Ultimately, this episode goes to the core of why Australia’s vision for its future when it comes to renewables and climate change action is not just about what occurs at home. Certainly, what happens domestically must be first and foremost for any Australian government. Nonetheless, our capacity to get things done at home locally are reliant on maintaining strong international partnerships globally. When there’s a government intent on idolising fossil fuels while the threat of climate change-linked bushfires loom each summer - and with them, each bushfire season threatening to beam horrifying pictures around the world of iconic Australian symbols like the endangered Koala being burned and displaced by the fires - it’s not hard to understand why those abroad would look upon the Australian government with a dim view.

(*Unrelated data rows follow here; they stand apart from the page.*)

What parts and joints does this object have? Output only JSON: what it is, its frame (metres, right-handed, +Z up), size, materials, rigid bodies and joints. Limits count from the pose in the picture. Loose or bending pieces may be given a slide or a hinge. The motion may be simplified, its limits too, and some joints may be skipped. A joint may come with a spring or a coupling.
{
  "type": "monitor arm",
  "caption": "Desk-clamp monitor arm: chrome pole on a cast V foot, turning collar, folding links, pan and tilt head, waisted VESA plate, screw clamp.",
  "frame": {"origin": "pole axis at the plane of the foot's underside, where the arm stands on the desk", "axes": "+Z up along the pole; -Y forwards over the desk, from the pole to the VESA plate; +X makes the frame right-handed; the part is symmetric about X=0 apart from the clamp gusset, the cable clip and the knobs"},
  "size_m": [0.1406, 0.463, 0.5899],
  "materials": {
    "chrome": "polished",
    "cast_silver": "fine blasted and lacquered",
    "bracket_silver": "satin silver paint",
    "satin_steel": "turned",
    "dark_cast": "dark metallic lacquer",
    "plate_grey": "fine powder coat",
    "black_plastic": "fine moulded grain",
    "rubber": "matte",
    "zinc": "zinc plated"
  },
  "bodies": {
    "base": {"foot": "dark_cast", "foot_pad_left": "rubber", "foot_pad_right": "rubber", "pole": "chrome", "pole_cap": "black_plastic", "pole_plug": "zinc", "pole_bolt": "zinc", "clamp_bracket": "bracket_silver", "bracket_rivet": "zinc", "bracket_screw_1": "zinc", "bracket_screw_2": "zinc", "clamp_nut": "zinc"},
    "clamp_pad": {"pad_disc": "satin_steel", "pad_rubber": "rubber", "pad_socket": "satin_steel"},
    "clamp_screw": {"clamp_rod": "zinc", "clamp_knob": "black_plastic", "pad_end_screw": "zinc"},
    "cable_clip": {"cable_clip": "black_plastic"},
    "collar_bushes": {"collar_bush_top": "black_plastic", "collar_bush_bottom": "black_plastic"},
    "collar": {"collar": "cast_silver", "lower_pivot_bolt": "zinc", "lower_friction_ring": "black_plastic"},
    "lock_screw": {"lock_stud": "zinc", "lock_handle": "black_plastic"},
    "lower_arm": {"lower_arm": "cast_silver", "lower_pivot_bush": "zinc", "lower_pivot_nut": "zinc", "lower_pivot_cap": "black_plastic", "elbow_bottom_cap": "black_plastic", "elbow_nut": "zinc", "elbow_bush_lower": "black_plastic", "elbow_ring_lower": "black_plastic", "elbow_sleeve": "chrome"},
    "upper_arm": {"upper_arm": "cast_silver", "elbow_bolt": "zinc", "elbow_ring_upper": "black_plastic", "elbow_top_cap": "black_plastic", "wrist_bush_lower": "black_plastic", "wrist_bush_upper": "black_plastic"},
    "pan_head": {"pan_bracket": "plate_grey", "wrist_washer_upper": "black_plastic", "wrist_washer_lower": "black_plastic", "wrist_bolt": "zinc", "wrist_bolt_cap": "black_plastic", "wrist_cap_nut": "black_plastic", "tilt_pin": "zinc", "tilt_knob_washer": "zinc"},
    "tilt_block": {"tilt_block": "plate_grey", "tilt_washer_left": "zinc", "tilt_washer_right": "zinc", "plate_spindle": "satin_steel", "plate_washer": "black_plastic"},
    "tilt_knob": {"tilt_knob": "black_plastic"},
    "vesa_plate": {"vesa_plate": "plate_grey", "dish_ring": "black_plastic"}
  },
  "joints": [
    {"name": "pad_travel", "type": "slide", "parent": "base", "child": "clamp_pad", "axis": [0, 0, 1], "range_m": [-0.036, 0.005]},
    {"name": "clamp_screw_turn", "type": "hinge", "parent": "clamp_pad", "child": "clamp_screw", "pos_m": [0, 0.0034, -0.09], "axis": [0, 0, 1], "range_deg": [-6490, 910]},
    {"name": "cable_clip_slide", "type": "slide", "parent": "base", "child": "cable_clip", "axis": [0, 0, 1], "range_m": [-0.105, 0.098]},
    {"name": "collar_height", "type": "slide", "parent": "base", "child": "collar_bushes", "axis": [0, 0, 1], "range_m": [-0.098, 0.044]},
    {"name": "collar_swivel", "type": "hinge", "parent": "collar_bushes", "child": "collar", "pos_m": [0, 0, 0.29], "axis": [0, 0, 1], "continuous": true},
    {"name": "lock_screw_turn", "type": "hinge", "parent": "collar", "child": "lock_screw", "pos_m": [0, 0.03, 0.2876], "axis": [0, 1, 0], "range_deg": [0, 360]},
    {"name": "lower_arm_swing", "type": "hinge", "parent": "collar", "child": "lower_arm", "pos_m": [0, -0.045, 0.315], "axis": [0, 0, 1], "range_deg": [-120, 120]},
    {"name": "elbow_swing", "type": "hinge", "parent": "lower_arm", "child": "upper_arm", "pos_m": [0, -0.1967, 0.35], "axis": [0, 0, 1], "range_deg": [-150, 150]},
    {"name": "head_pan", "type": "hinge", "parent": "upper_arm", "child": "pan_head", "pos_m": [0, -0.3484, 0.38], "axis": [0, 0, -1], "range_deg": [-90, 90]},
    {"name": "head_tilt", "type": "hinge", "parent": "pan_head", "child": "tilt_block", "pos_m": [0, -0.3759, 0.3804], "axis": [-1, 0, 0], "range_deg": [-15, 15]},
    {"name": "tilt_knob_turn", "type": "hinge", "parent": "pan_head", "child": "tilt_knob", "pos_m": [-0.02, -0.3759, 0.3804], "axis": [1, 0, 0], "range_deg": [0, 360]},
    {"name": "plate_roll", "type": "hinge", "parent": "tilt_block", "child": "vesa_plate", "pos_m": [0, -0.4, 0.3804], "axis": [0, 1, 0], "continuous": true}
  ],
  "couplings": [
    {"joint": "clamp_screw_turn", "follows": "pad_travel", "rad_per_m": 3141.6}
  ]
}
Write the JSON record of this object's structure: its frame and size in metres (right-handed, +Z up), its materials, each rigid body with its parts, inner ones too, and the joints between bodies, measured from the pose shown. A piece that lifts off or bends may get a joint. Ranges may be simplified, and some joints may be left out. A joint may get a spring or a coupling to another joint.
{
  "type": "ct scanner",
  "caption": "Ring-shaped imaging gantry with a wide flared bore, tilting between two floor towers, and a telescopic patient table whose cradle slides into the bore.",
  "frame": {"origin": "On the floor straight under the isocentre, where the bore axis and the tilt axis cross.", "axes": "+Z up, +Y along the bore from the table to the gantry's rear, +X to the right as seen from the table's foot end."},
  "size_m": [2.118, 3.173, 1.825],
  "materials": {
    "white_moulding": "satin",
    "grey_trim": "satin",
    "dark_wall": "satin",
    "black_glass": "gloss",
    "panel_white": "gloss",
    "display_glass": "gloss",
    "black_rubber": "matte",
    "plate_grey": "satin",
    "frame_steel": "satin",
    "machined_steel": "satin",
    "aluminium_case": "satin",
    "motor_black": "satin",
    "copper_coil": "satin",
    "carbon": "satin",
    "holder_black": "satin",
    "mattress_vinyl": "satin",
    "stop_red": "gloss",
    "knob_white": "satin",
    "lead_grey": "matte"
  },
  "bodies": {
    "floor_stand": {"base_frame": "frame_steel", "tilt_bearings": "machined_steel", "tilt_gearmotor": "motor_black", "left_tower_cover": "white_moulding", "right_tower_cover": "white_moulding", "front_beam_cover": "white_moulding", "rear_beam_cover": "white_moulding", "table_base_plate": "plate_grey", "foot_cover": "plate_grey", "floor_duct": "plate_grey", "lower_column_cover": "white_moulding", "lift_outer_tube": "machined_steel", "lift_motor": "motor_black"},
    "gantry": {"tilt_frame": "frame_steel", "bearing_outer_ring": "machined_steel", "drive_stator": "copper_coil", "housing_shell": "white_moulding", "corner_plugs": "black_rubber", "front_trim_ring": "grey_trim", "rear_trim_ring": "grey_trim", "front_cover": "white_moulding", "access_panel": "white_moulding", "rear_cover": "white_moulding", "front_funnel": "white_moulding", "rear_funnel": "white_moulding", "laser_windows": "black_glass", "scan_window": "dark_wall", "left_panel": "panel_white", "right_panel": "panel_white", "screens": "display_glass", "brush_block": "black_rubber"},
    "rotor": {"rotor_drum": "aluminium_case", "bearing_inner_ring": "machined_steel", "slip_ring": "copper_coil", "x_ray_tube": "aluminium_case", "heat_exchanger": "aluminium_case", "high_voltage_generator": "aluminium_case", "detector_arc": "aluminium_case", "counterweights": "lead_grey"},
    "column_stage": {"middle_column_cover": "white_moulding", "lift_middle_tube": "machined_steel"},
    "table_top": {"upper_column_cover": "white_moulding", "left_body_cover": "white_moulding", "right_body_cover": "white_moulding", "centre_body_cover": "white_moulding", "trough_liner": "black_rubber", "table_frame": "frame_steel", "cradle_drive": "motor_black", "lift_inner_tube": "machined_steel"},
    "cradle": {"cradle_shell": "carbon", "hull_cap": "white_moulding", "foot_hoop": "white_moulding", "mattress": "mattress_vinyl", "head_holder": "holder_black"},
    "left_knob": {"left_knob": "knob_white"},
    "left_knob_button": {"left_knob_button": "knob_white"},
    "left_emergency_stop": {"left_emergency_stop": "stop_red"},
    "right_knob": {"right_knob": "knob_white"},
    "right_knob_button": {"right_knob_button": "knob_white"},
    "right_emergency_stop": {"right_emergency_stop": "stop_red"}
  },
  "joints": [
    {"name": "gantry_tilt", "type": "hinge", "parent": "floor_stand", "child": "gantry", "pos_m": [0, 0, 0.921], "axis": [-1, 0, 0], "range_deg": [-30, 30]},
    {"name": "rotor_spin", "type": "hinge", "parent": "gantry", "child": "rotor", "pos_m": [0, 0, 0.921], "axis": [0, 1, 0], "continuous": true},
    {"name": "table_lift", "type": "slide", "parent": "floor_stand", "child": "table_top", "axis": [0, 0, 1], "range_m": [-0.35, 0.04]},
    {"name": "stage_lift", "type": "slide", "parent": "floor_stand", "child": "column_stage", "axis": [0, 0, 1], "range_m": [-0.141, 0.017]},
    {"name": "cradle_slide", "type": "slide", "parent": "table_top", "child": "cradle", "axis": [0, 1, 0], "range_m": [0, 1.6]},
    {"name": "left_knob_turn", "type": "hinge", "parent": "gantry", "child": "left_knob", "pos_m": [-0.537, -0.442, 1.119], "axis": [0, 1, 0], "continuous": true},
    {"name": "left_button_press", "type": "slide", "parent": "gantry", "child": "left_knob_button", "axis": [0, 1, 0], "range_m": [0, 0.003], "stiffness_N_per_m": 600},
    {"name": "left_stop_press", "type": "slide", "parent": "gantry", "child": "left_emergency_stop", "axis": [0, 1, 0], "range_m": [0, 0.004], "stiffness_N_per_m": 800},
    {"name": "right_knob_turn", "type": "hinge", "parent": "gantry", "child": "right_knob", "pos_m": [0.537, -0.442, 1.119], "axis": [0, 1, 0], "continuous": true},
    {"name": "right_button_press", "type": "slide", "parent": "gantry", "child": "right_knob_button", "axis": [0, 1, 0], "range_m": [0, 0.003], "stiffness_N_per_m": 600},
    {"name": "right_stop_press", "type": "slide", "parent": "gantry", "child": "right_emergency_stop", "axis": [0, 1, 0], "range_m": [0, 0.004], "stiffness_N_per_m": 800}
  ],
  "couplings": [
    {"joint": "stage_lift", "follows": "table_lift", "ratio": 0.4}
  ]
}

A Clear-Eyed Perspective About the Choice Between Imperfect Visions

A lot has been said about the short-sightedness of the Coalition’s budget. It appears clear this is one that was designed to win an election, with little vision beyond it. In essence, it provides (as aforementioned) a short-term ‘sugar hit’. One that offers to make things a little better today, but only with the implicit understanding of harder days awaiting ahead in return. As discussed prior, the drawbacks of this approach for renewables and climate change action in particular are substantial, given they are long-term challenges, which by default require a long-term vision in response to them.

Labor’s budget is also not without issues. There’s no doubt the party needed to do some in-depth soul searching following the last election loss, and - with a government many feel is evidently content to not simply be conservative, but actually regressive when it comes to green action policies - it’s understandable why Labor thinks it can get away with being only slightly more ambitious than the government in some areas. But ultimately this strategy is certainly not totally safe either, given a first term Labor government will inherit many of the problems currently faced by the incumbent, and could find their underwhelming policies fail to deliver visible improvements for voters - and this could pose a real problem when it comes time to seek reelection.

On Sunday 10 April 2022 the election was officially called for 21 May 2022. In turn, it’s anticipated that many announcements remain to be made by major parties throughout the campaign. As a result, we may yet find a number of policy announcements move the ledger here a little, to reflect more favourably or negatively upon the Coalition or Labor when it comes to green action. Yet overall, the budget and budget reply, in complement to prior positioning and other policies shared in the lead up to this point appear to illustrate the firm battlelines which have been drawn. Ultimately, Labor’s green vision for Australia is not one that could be regarded as especially bold or inspiring, but at the end of the day it is better than the incumbent offering. The current Coalition government appears blind to the challenges and opportunities alike in this area. As a result, as it concerns green action in Australia, it can be said it’s hoped this budget was not the start of a new chapter for the Morrison government, but instead among its final acts.